The next post is "PostgreSQL 12: Foreign Keys and Partitioned Tables". This is from 2ndquadrant.com. So this is a pretty brief post but it talks about the pretty big benefits for referential integrity that comes with these new features added to 12 to be able to create foreign keys and then reference foreign keys within a partitioned table. They give an example where you have an items partition table, a stock partition table, and then a warehouses table that is not partitioned and how in the stock, you can actually use foreign keys that reference the items and reference the warehouses. Pretty much any way you can use foreign keys so this is a great boon to help maintain your referential integrity when you are using partition tables.
The next post also from 2ndquadrant.com is "Postgres-BDR: It is also about fast safe upgrades". So BDR is their bi-directional replication product, basically, their master-to-master PostgreSQL proprietary solution. But I thought this post was interesting because it does advocate that BDR has some advantages, particularly with upgrades. So now a lot of people use it because they want 24/7 availability and nothing to go down. When you have a primary and a replica database and you need to switch over there's some time that you are actually going to be down because maybe the primary goes down and you need to wait for your monitoring system to detect that it's down.
Then it does some automated failover method that can take on the order of minutes, whereas they're claiming here they've gotten it down to a second flipping over with their BDR product. But again, everything's always in sync. You don't have to wait for something to be synced over from a primary to a replica. Now, things may eventually need to catch up, but I could definitely see this has some advantages. And particularly they're talking about upgrades and how you can have bi-directional replication between different versions, which, of course, we've seen some posts do with regard to logical replication, but their product kind of does. It apparently is more out of the box to be able to keep things up and replicated. So definitely an interesting use case for a BDR that I had not considered before. So if you're interested, definitely a blog post to check out.
Another post from 2ndquadrant.com is "Managing another PostgreSQL Commitfest". So if you want some insights into how the PostgreSQL commit fests are run, here's a brief post that discusses that.
The next post is "Braces Are Too Expensive". This is from rhaas.blogspot.com and basically, he's talking about the PostgreSQL executor being volcano-style. What does that mean? It means a number of things. "...the query planner generates a plan that is organized into a sort of tree structure". The "...system is designed to be extensible with individual nodes that appear in the plan tree having no datatype-specific knowledge, but rather obtaining their knowledge about specific data types from support functions...". And it means that the executor function is using a pull model. So plan nodes generally support an operation that says give me the next tuple. So he has an example here where basically the nested loop one is run. Then it says, give me the next tuple from this one.

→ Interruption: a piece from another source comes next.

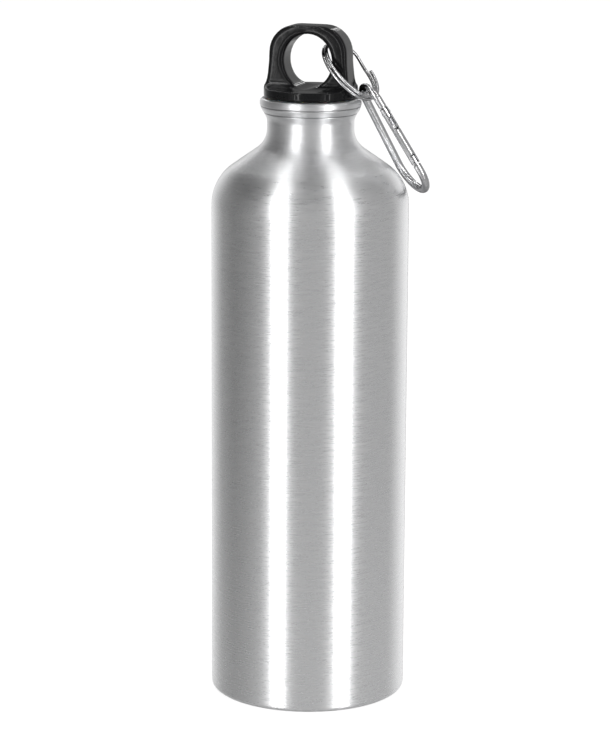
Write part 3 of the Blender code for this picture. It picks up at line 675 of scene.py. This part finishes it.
# %% The room's headings and leans
PEAK = 30.0
LEVEL_BRIGHTNESS = [
    (-180, 0.20), (-172, 0.20), (-166, 1.00), (-142, 0.62), (-125, 0.32), (-100, 0.19), (-80, 0.25),
    (-58, 0.39), (-41.7, 1.20), (-41.2, 12.0), (-39.7, 12.0), (-39.2, 0.60), (-32, 0.60), (-31.5, 12.0),
    (-30, 12.0), (-29.5, 1.00), (-17, 0.45), (20, 0.45), (34, 1.20), (34.5, 12.0), (36, 12.0), (36.5, 0.60),
    (44.3, 0.60), (44.8, 12.0), (46.3, 12.0), (46.8, 1.20), (62, 0.44), (112, 0.42), (142, 0.90),
    (164, 1.00), (170, 0.20), (180, 0.20)]
LEAN_BRIGHTNESS = [
    (-1.5, 0.15), (-1.0, 0.19), (-0.80, 0.28), (-0.72, 0.50), (-0.655, 1.00), (-0.650, 30.0), (-0.645, 30.0),
    (-0.640, 0.60), (-0.505, 0.60), (-0.500, 30.0), (-0.495, 30.0), (-0.490, 1.00), (-0.38, 0.42),
    (-0.28, 0.34), (0.28, 0.34), (0.44, 0.42), (0.540, 1.00), (0.545, 30.0), (0.550, 30.0), (0.555, 0.60),
    (0.680, 0.60), (0.685, 30.0), (0.690, 30.0), (0.695, 1.00), (0.80, 0.50), (0.90, 0.40), (1.5, 0.37)]
LEAN_START = math.radians(35)
LEAN_END = math.radians(110)
LEAST_SPREAD_SHARE = 0.40
LEVEL_TO_LEAN = (0.20, 0.52)
LEVEL_TO_GROUND = (-0.30, -0.75)
GROUND_SHARE = 0.97
GROUND_BRIGHTNESS = 0.38
LEVEL_TO_CEILING = (0.90, 0.99)
CEILING_SHARE = 0.58

# %% [markdown]
# The world's nodes turn a ray's direction to face the camera and split it into front, side and up. From these
# come the heading and the lean. Each looks up its brightness, and height mixes the two.

# %% The room's nodes
world = bpy.data.worlds.new("studio")
world.use_nodes = True
bpy.context.scene.world = world
tree = world.node_tree
tree.nodes.clear()
turn_room = new_node(tree, "ShaderNodeMapping", vector_type="POINT")
turn_room.inputs["Rotation"].default_value = (0, 0, QUARTER - CAMERA_HEADING)
split_room = new_node(tree, "ShaderNodeSeparateXYZ")
tree.links.new(new_node(tree, "ShaderNodeTexCoord").outputs["Generated"], turn_room.inputs["Vector"])
tree.links.new(turn_room.outputs["Vector"], split_room.inputs["Vector"])


def worked(operation, first, second):
    """A sum in the world's nodes; a number or an output may stand for each term."""
    node = new_node(tree, "ShaderNodeMath", operation=operation)
    for socket, term in zip(node.inputs, (first, second)):
        if isinstance(term, (int, float)):
            socket.default_value = term
        else:
            tree.links.new(term, socket)
    return node.outputs["Value"]


def grey(brightness):
    """A brightness of the room as a colour, as a share of the peak."""
    return (brightness / PEAK, brightness / PEAK, brightness / PEAK, 1)


def room_ramp(value, pairs):
    """A colour ramp over a value, from pairs of that value and brightness."""
    low, high = pairs[0][0], pairs[-1][0]
    ramp = new_node(tree, "ShaderNodeValToRGB")
    stops = ramp.color_ramp.elements
    for place, brightness in pairs:
        at = (place - low) / (high - low)
        stop = stops[0] if at == 0 else stops[-1] if at == 1 else stops.new(at)
        stop.position = at
        stop.color = grey(brightness)
    tree.links.new(remap(tree, value, 0, 1, low, high), ramp.inputs["Fac"])
    return ramp.outputs["Color"]


front, side, up = (split_room.outputs[axis] for axis in "XYZ")
heading = worked("DEGREES", worked("ARCTAN2", side, front), 0)
overhead_angle = worked("ARCTAN2", up, front)
spread = remap(tree, overhead_angle, 1, LEAST_SPREAD_SHARE, LEAN_START, LEAN_END)
lean = worked("DIVIDE", side, spread)

by_height = new_node(tree, "ShaderNodeMix", data_type="RGBA")
tree.links.new(remap(tree, up, 0, 1, *LEVEL_TO_LEAN), by_height.inputs["Factor"])
tree.links.new(room_ramp(heading, LEVEL_BRIGHTNESS), by_height.inputs["A"])
tree.links.new(room_ramp(lean, LEAN_BRIGHTNESS), by_height.inputs["B"])
room = new_node(tree, "ShaderNodeMix", data_type="RGBA")
tree.links.new(remap(tree, up, 0, GROUND_SHARE, *LEVEL_TO_GROUND), room.inputs["Factor"])
ceiling = new_node(tree, "ShaderNodeVectorMath", operation="SCALE")
tree.links.new(by_height.outputs["Result"], ceiling.inputs["Vector"])
tree.links.new(remap(tree, up, 1, CEILING_SHARE, *LEVEL_TO_CEILING), ceiling.inputs["Scale"])
tree.links.new(ceiling.outputs["Vector"], room.inputs["A"])
room.inputs["B"].default_value = grey(GROUND_BRIGHTNESS)
print("stops of brightness in the room:", len(LEVEL_BRIGHTNESS) + len(LEAN_BRIGHTNESS))

# %% [markdown]
# The camera itself sees plain white instead of the room.

# %% World
lit = new_node(tree, "ShaderNodeBackground")
lit.inputs["Strength"].default_value = PEAK
seen = new_node(tree, "ShaderNodeBackground")
seen.inputs["Color"].default_value = (1, 1, 1, 1)
choice = new_node(tree, "ShaderNodeMixShader")
tree.links.new(room.outputs["Result"], lit.inputs["Color"])
tree.links.new(new_node(tree, "ShaderNodeLightPath").outputs["Is Camera Ray"], choice.inputs["Fac"])
tree.links.new(lit.outputs["Background"], choice.inputs[1])
tree.links.new(seen.outputs["Background"], choice.inputs[2])
tree.links.new(choice.outputs["Shader"], new_node(tree, "ShaderNodeOutputWorld").inputs["Surface"])

# %% [markdown]
# The floor is plain and white, and keeps the bottle's soft shadow. To the camera it is part paint and part
# glow, which makes it as white as the backdrop. The photographed metal shows hardly any floor, so most of the
# light that the metal reflects comes through the floor from the room below. Only close to the bottle does the
# floor show in the metal, faintly, which lightens the lower body a little.

# %% Floor
FLOOR_SIZE = 16
FLOOR_COLOUR = (0.9, 0.9, 0.9, 1)
FLOOR_GLOW_SHARE = 0.80
FLOOR_GLOW_STRENGTH = 1.12
FLOOR_IN_METAL_SHARE = 0.16
FLOOR_IN_METAL_NEAR = 0.10
FLOOR_IN_METAL_FAR = 0.65

floor_paint, tree, shader = new_material("studio_floor", 0, Roughness=0.9, Specular_IOR_Level=0.0)
shader.inputs["Base Color"].default_value = FLOOR_COLOUR
light_path = new_node(tree, "ShaderNodeLightPath")
glow = new_node(tree, "ShaderNodeEmission")
glow.inputs["Strength"].default_value = FLOOR_GLOW_STRENGTH
share = new_node(tree, "ShaderNodeMath", operation="MULTIPLY")
share.inputs[1].default_value = FLOOR_GLOW_SHARE
tree.links.new(light_path.outputs["Is Camera Ray"], share.inputs[0])
to_camera = new_node(tree, "ShaderNodeMixShader")
tree.links.new(share.outputs["Value"], to_camera.inputs["Fac"])
tree.links.new(shader.outputs["BSDF"], to_camera.inputs[1])
tree.links.new(glow.outputs["Emission"], to_camera.inputs[2])
away = new_node(tree, "ShaderNodeVectorMath", operation="LENGTH")
tree.links.new(new_node(tree, "ShaderNodeTexCoord").outputs["Object"], away.inputs[0])
clear_share = new_node(tree, "ShaderNodeMath", operation="MULTIPLY")
tree.links.new(remap(tree, away.outputs["Value"], 1 - FLOOR_IN_METAL_SHARE, 1, FLOOR_IN_METAL_NEAR,
                     FLOOR_IN_METAL_FAR), clear_share.inputs[0])
tree.links.new(light_path.outputs["Is Glossy Ray"], clear_share.inputs[1])
to_metal = new_node(tree, "ShaderNodeMixShader")
tree.links.new(clear_share.outputs["Value"], to_metal.inputs["Fac"])
tree.links.new(to_camera.outputs["Shader"], to_metal.inputs[1])
tree.links.new(new_node(tree, "ShaderNodeBsdfTransparent").outputs["BSDF"], to_metal.inputs[2])
tree.links.new(to_metal.outputs["Shader"], tree.nodes["Material Output"].inputs["Surface"])

bpy.ops.object.select_all(action="DESELECT")
bpy.ops.mesh.primitive_plane_add(size=FLOOR_SIZE, location=(0, 0, 0))
floor = bpy.context.object
floor.name = "studio_floor"
floor.data.materials.append(floor_paint)

# %% [markdown]
# One broad lamp overhead adds a soft shadow on the floor. It doesn't show in the metal, because the
# photograph has no light there.

# %% Lamp
LAMP_FORWARD = 0.35
LAMP_HEIGHT = 1.15
LAMP_AIM_BELOW = 1.0
LAMP_WIDTH = 0.9
LAMP_DEPTH = 0.7
LAMP_WATTS = 7

lamp_place = towards_camera * LAMP_FORWARD + Vector((0, 0, LAMP_HEIGHT))
bpy.ops.object.light_add(type="AREA", location=tuple(lamp_place))
lamp = bpy.context.object
lamp.name = "overhead_softbox"
lamp.data.shape = "RECTANGLE"
lamp.data.size = LAMP_WIDTH
lamp.data.size_y = LAMP_DEPTH
lamp.data.energy = LAMP_WATTS
lamp.visible_glossy = False
lamp.rotation_euler = (math.atan2(LAMP_FORWARD, LAMP_AIM_BELOW), 0, CAMERA_HEADING)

Then this says, okay, give me the next tuple from this one. Retrieves it, and then says, give me the next tuple for this one, retrieves it. Then this request, this one. So I would say this is kind of like a more top-down model, but all the interesting work happens essentially on the leaf nodes here, here. He says this can create an overhead of a lot of function calls, which is why I believe he's saying braces are too expensive. It's not about orthodontics, it's about the number of function calls that are being used.
They had done an overhaul of PostgreSQL expressions because the expressions were done in a similar tree of executable nodes and they reworked it and transformed the expression tree into a series of steps that are executed one after another, like a sort of dynamically constructed program. They actually got some increased performance by doing this for the expression size. So basically they're considering potentially doing this for optimizing these plan trees. So this is something that they're thinking about doing in terms of PostgreSQL that may be able to gain some better performance. So if you're interested in digging into some of this, definitely a blog post to check out.

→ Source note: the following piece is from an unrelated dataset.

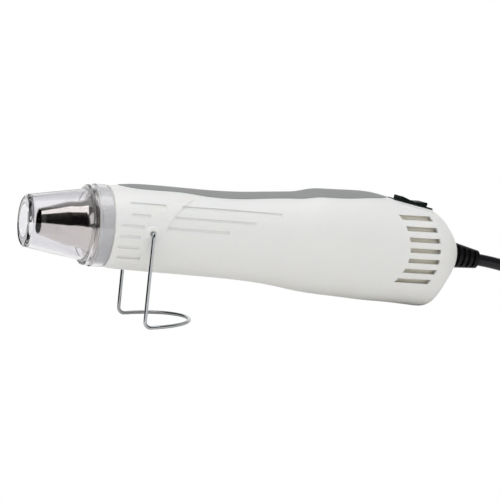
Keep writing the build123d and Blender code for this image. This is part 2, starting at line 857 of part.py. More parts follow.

The next post is "Tuning checkpoints". This is from evol-monkey.blogspot.com and he's basically talking about how to set up your configuration for checkpointing in terms of adjusting checkpoint_timeout, min_wal_size, max_wal_size, and checkpoint_completion_target. It gives some advice about the first kind of set that you want your checkpoint_timeout to be and then kind of backtrack from there. As well as doing some queries like this to see how fast you're generating WAL files to get a sense of what you want to set these parameters to. He gives an example where they helped optimize a database that went from this type of very high activity and were able to calm it down by optimizing these parameters. So if you haven't done this yet, definitely a blog post to check out.
The next post is that PgBouncer 1.12.0 is released. This is from pgbouncer.org. They say this release contains a variety of minor enhancements and fixes. Also contains some fixes to the new SCAM support in PgBouncer 1.11.0. Improving interoperability with newer PostgreSQL versions. So users of SCRAM are particularly advised to upgrade. So if you upgraded for SCRAM support, you'd probably want to upgrade to one point twelve relatively soon.
The next post is "PostgreSQL Connection Pooling: Part 1 - Pros & Cons". This is from medium.com. So again, after a PgBouncer post, this is a very general post that talks at a very high level about the benefits of connection pooling and some of its disadvantages. The benefits are being able to have more connections, and virtual connections as they were relative to the physical connections to the database. Some of the cons are you're introducing another source of downtime if something goes down as well as increased latency. You're going to be putting essentially your authentication layer within PgBouncer in a lot of cases because the clients need to authenticate to PgBouncer. But if you're considering using a connection pooler if you haven't already, definitely a blog post to check out.
Next post is that PostGIS 3.0.0rc2 is released". The information is here from postgis.net.
Related to that is a post about PostGIS: "Generating land-constrained geographical point grids with PostGIS". This is from korban.net. So if you have a use case for doing that, definitely a blog post to check out.